There were also plenty of retail rollout wins. W7 launched into 200 Tigota stores in Italy, expanded into all 546 Etos stores in the Netherlands, went into an additional 150 Normal stores, and rolled into a further 399 CVS stores in the US. In the UK, the group expanded into 140 more Superdrug stores and rolled gifting into 350 Boots stores for Christmas 2025.
Another bright spot was direct online sales. These rose 38% to £11.6 million and now account for 11.0% of group sales, up from 8.3%. That is useful because direct-to-consumer sales can strengthen margin and give the group more control over its brands.
For me, one of the best parts of this update is the balance sheet. Warpaint ended 2025 with £16.0 million of cash and no debt. That is a strong position for a consumer business that has just been shopping for acquisitions.
Free cash flow improved to £12.2 million from £6.9 million. Net cash flow from operating activities was £14.3 million, up from £9.2 million. So despite weaker profits, the business still converted well into cash.
The board has recommended a final dividend of 9.0p per share, taking the full-year dividend to 13.0p, up from 11.0p. That is bold considering adjusted EPS fell to 16.7p, leaving dividend cover at 1.28 times.
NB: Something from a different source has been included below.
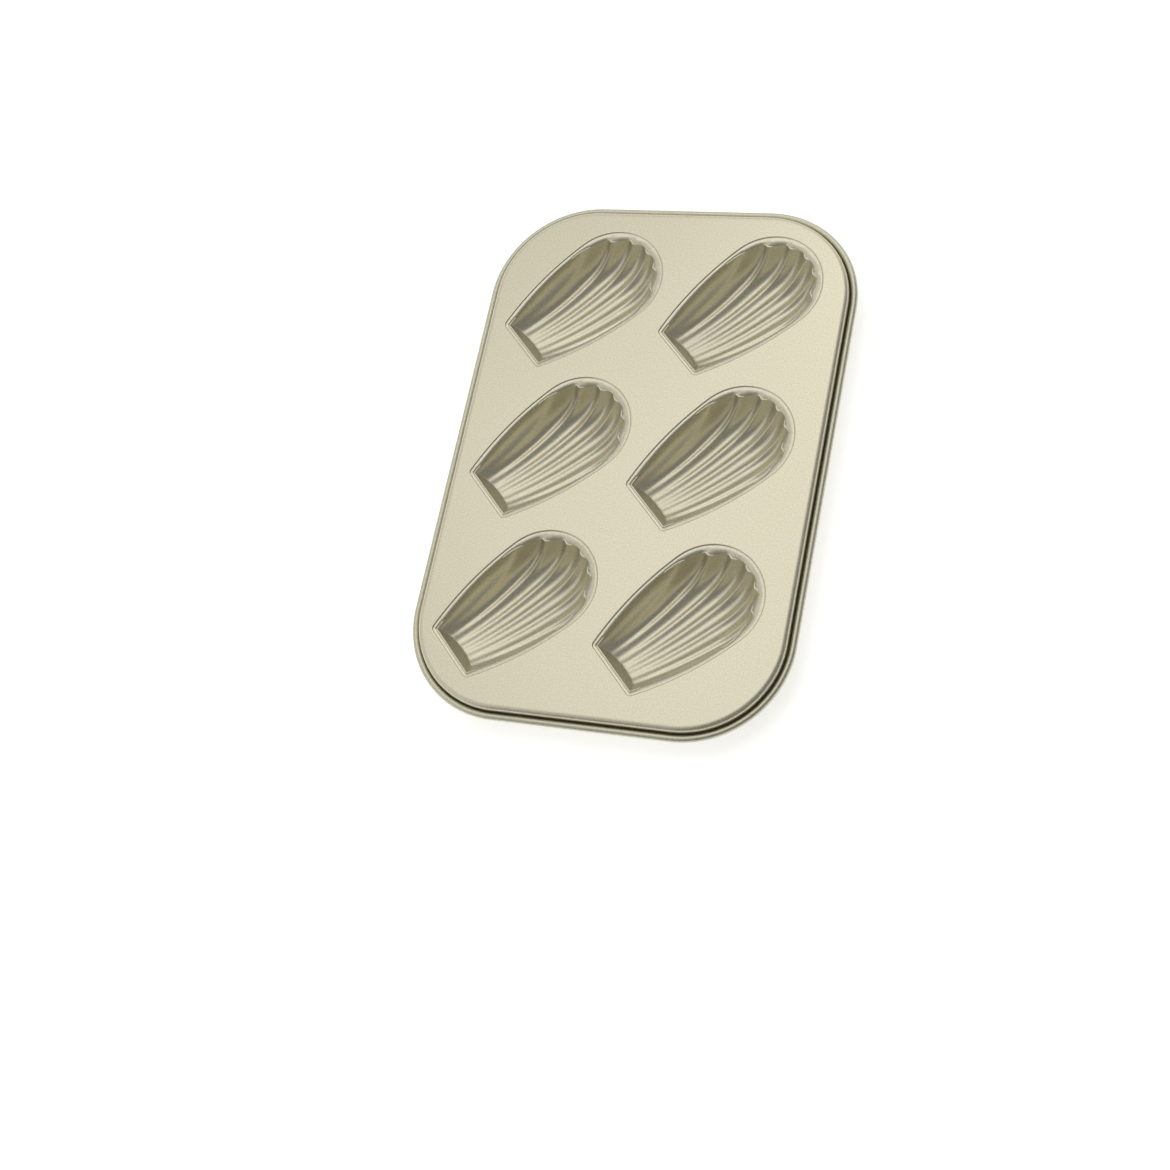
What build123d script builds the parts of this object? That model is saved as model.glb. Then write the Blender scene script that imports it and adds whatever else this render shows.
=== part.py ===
from build123d import *
import math
import os

# Madeleine pan: a pressed steel sheet with six fluted shell cups and a rolled rim over a wire.
# Millimetres. X is the short side, Y the long side, Z up. Z 0 is the table under the six cups,
# and the origin is under the middle of the pan.

# Plate
plate_width = 174.0
plate_length = 256.0
plate_corner_radius = 45.0
sheet = 0.6
edge_round = 2.5

# Cups: where they stand on the plate, and how far off its middle they were pressed
columns = 2
rows = 3
side_margin = 9.0
end_margin = 10.25
off_middle_x = -1.2
off_middle_y = 2.1
cup_turn_degrees = 45.0

# Cups: the fluted shell, from its straight hinge edge to its scalloped fan edge
shell_length = 74.5
shell_width = 46.4
shell_depth = 15.5
hinge_width = 27.2
hinge_depth = 8.0
hinge_run = 4.0
ridge_height = 1.3
side_lean = 0.7

# Shallow ledge pressed round each cup
ledge_depth = 0.5
ledge_beside_fan = 1.8
ledge_beyond_fan = 3.0
ledge_behind_hinge = 1.5
ledge_beside_hinge = 1.5
ledge_corner_radius = 2.0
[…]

It signals confidence, but it also means there is not a huge cushion if trading stays weak for longer than expected.
The near-term outlook is cautious. Trading stayed difficult in Q1 2026, with unaudited group sales for the four months to 30 April 2026 expected to be approximately £26.1 million versus £32.6 million in the four months to 30 April 2025. That is a big drop, so investors should not ignore it.
That said, management says April 2026 sales are expected to be ahead of April 2025, with signs of recovery. The company also expects 2026 to be more second half weighted than usual because of the timing of larger orders and planned customer rollouts from May 2026.
There are some credible growth levers here. Walmart has placed a significantly improved Christmas order now that US tariff levels have settled. Dirk Rossmann in Germany is launching a pilot capsule W7 range into all 2,200 stores from May 2026. Warpaint is also opening new markets in South America and expects its Indian subsidiary to start trading in Q2 2026.
This was not a great profit year, and management has admitted as much. Profit before tax, adjusted EBITDA and earnings per share all fell sharply, and the weak start to 2026 means there is still some near-term risk.
But there is also a decent case for patience. Warpaint improved gross margin again, kept the balance sheet clean, integrated Brand Architekts faster than many would have expected, and picked up Barry M for a modest £1.4 million. If the US normalises and the new retail rollouts land well, 2026 could look much better by the second half.
In short, this RNS reads like a resilient business having an awkward year rather than a broken one. For retail investors, the key question now is simple: can Warpaint turn margin gains, new brands and expanded distribution back into earnings growth? Management clearly thinks so, but after the soft start to 2026, it still needs to prove it.